In the airport check-in use case, tickets are important. Each ticket has a passenger name and a flight. Here, the attributes Name and Flight are identified. The latter is more complex, consisting of airline, destination, time of departure, and time of arrival.

The flight is shared by all passengers traveling on the same flight. The airline is the same for several flights. A better alternative is therefore to model flight and airline as classes.

Once you have decided if a concept is so important to the use case that it must be modeled, what governs whether it should be modeled as a separate class, or merely as a class attribute, is not its importance in real life. Instead, what dictates how it is modeled, is the business need for accessing it. This means that some concepts will be modeled differently for different businesses.

Consider an example: to the employees working in a traffic-planning use case at an airport, flights are central. The time of departure, the airline and the destination must be defined for each flight. In this case, you might use a class, Flight, and give it the attributes time of departure, airline, and destination:

Flights are essential to employees working in a traffic-planning business use case at an airport.

On the other hand, the situation is different for the employees of a travel agency. They still need time of departure, airline and destination. Yet they have other needs, too. What is most important to a travel agency is finding a flight with a specific destination, in which case it is appropriate to create a separate class for Destination. The classes Flight and Destination must, of course, be aware of each other. This is enabled by a bi-directional association.

Flight departures and destinations are equally essential to employees working in a travel-agency use case.

Theoretically, everything can be modeled as a class. However, using attributes when appropriate reduces the number of classes that must be maintained and makes the object model easier to understand.

Operations To top of page

To perform its responsibilities, the person acting as a business worker uses one or several tools to manipulate the business entities. You can either define these tools generally, or explicitly, with the help of operations and messages representing the tools used and the accesses made. An operation defines the tool with which a business entity is manipulated. The access is initiated by a message. A tool that can be used to manipulate a business entity object is represented as an operation of the business entity class, with a name and, optionally, parameters.

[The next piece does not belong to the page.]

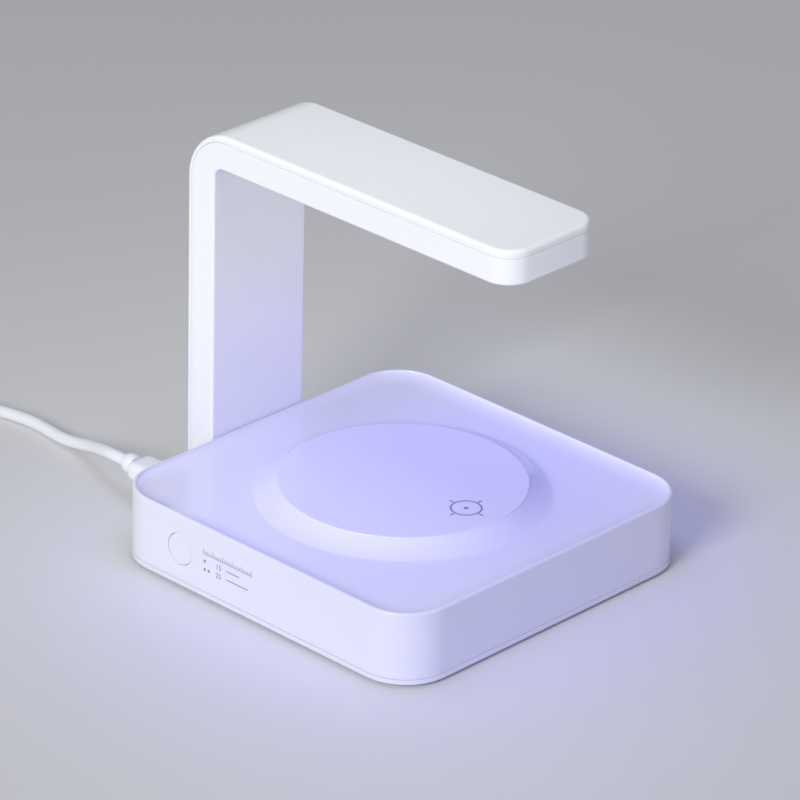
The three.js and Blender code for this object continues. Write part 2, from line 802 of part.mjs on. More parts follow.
function addArm() {
  place('arm_body', armBody(), materials.housing);
  place('arm_cover', armCover(), materials.housing);
  [-armScrewPlace, armScrewPlace].forEach((side, number) => {
    const fastener = place(`arm_screw_${number + 1}`, armScrew, materials.metal);
    fastener.rotation.y = -quarter;
    fastener.position.set(-innerHalf + seatGap, side, armScrewHeight);
  });
  const flange = windowPrism(windowFlange, cavityFloor + seatGap, windowTop);
  const pane = windowPrism(-seatGap, headUnder + windowRecess, windowTop - windowFlangeThickness / 2);
  place('uv_window', join(flange, pane), materials.window);
  const lampBoardTop = lampBoardUnder + lampBoardThickness;
  const outline = roundedOutline(lampBoardLength, lampBoardWidth, windowFlange);
  const holes = lampPosts.map((along) => (
    rod('z', smallBore, lampBoardUnder - overrun, lampBoardTop + overrun, [along, 0], smallSides)));
  const panel = prism(outline, lampBoardUnder, lampBoardTop).translate(lampCentre, 0, 0);
  const board = cut(panel, ...holes);
  place('lamp_board', board, materials.lampBoard);
  lampPosts.forEach((along, number) => {
    const fastener = place(`lamp_screw_${number + 1}`, smallScrew, materials.metal);
    fastener.rotation.x = 2 * quarter;
    fastener.position.set(along, 0, lampBoardTop + seatGap);
  });
  for (let number = 0; number < emitterCount; number += 1) {
    const along = lampCentre + (number - (emitterCount - 1) / 2) * emitterPitch;
    const base = emitterUnder + emitterDomeHeight;
    const dome = turned([
      [0, emitterUnder],
      [emitterDome * emitterCrownShare, emitterUnder + emitterDomeHeight * (1 - emitterCrownShare)],
      [emitterDome, base],
      [emitterDome, base + emitterHeight / 2],
      [0, base + emitterHeight / 2],
    ], smallSides);
    const half = emitterSide / 2;
    const emitter = join(dome, block([-half, -half, base], [half, half, base + emitterHeight]));
    place(`uv_emitter_${number + 1}`, emitter.translate(along, 0, 0), materials.emitter);
  }
  place('lamp_harness', lampHarness(), materials.cable);
}

function addButton() {
  const face = -baseHalf + buttonRecess;
  const capRadius = buttonHole - seatGap;
  const flangeFront = -innerHalf + seatGap;
  const stemStart = flangeFront + buttonFlangeThickness;
  const stemEnd = switchFront - plungerProud - seatGap;
  // The profile runs along +Y from the pressed face to the stem
  const cap = turned([
    [0, face],
    [capRadius - buttonEdge, face],
    [capRadius, face + buttonEdge],
    [capRadius, flangeFront],
    [buttonHole + buttonFlange, flangeFront],
    [buttonHole + buttonFlange, stemStart],
    [buttonStem, stemStart],
    [buttonStem, stemEnd],
    [0, stemEnd],
  ], buttonSides).rotateX(-quarter);
  place('button_cap', cap.translate(buttonPlace, 0, buttonHeight), materials.button);
  const half = switchSide / 2;
  const centre = [buttonPlace, buttonHeight];
  const housing = cut(
    block(
      [buttonPlace - half, switchFront, buttonHeight - half],
      [buttonPlace + half, switchFront + switchDepth, buttonHeight + half],
    ),
    rod('y', plungerRadius + seatGap, switchFront - overrun, switchFront + plungerBore, centre),
  );
  place('switch_body', housing, materials.black);
  const plungerFront = switchFront - plungerProud;
  const plunger = rod('y', plungerRadius, plungerFront, plungerFront + plungerLength, centre);
  place('switch_plunger', plunger, materials.cream);
  place('switch_board', block(
    [buttonPlace - switchBoardWidth / 2, switchBoardFront, buttonHeight - switchBoardHeight / 2],
    [
      buttonPlace + switchBoardWidth / 2,
      switchBoardFront + switchBoardThickness,
      buttonHeight + switchBoardHeight / 2,
    ],
  ), materials.board);
}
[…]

The access of a business entity unit is shown as a message being sent to the business entity object.

For example, an operation "associate baggage" on the business entity "ticket" would involve attaching baggage labels to the ticket. The parameters would include the baggage labels.

Each operation is defined by a name, which should tell its purpose, and, optionally, a number of parameters. The parameters specify what an object of the class should expect to receive from an object that is requesting support or making an access, and what the object will provide when the operation has been performed. As an example, you can give parameters that reflect when a business worker should take a step in the worker operation, or when he should access a certain business entity by initiating one of the business entity’s operations. Parameters can also represent more or less tangible things that are handed over.

Operations can be defined informally, or in more detail, depending on the importance or required level of detail in a use case. A "more detailed" description might describe a behavior sequence that tells which attributes and relationships are dealt with during its performance, how objects of other classes are contacted, and how it is terminated.

Characteristics of a Good Business Entity To top of page

  • Its name and description are clear and understandable.
  • Business entity relationships do not depend on each other.
  • Each relationship is used in the workflow of at least one business use case.
  • All "things" in the business, such as products, documents, contracts, and so on, are modeled as business entities.
  • It participates in at least one business use case.
  • It has an owner; that is a business worker or business actor responsible for the business entity.